Thermometer - Precision, Accuracy, and Reproducibility

Precision, Accuracy, and Reproducibility

The precision or resolution of a thermometer is simply to what fraction of a degree it is possible to make a reading. For high temperature work it may only be possible to measure to the nearest 10 °C or more. Clinical thermometers and many electronic thermometers are usually readable to 0.1 °C. Special instruments can give readings to one thousandth of a degree. However, this precision does not mean the reading is true or accurate.

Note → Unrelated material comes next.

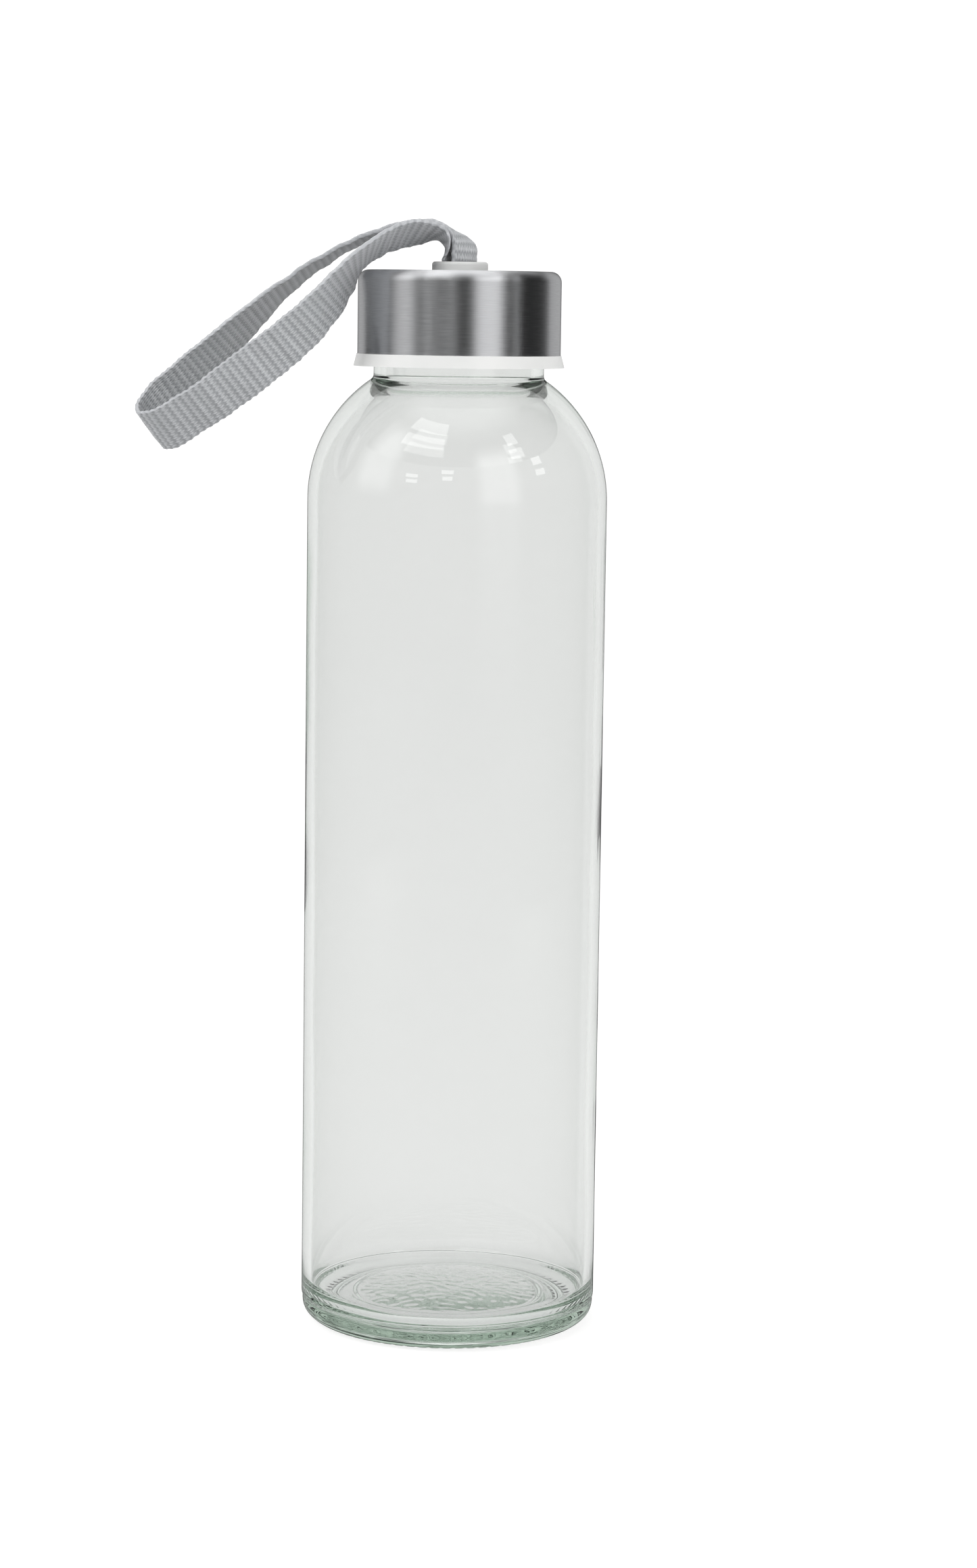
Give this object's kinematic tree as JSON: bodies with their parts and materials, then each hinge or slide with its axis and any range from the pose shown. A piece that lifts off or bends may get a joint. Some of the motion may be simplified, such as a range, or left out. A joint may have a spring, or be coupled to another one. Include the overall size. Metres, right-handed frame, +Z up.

Thermometers which are calibrated to known fixed points (e.g. 0 and 100 °C) will be accurate (i.e. will give a true reading) at those points. Most thermometers are originally calibrated to a constant-volume gas thermometer. In between a process of interpolation is used, generally a linear one. This may give significant differences between different types of thermometer at points far away from the fixed points. For example the expansion of mercury in a glass thermometer is slightly different from the change in resistance of a platinum resistance of the thermometer, so these will disagree slightly at around 50 °C. There may be other causes due to imperfections in the instrument, e.g. in a liquid-in-glass thermometer if the capillary tube varies in diameter.

For many purposes reproducibility is important. That is, does the same thermometer give the same reading for the same temperature (or do replacement or multiple thermometers give the same reading)? Reproducible temperature measurement means that comparisons are valid in scientific experiments and industrial processes are consistent. Thus if the same type of thermometer is calibrated in the same way its readings will be valid even if it is slightly inaccurate compared to the absolute scale.

An example of a reference thermometer used to check others to industrial standards would be a platinum resistance thermometer with a digital display to 0.1 °C (its precision) which has been calibrated at 5 points against national standards (−18, 0, 40, 70, 100 °C) and which is certified to an accuracy of ±0.2 °C.

According to British Standards, correctly calibrated, used and maintained liquid-in-glass thermometers can achieve a measurement uncertainty of ±0.01 °C in the range 0 to 100 °C, and a larger uncertainty outside this range: ±0.05 °C up to 200 or down to −40 °C, ±0.2 °C up to 450 or down to −80 °C.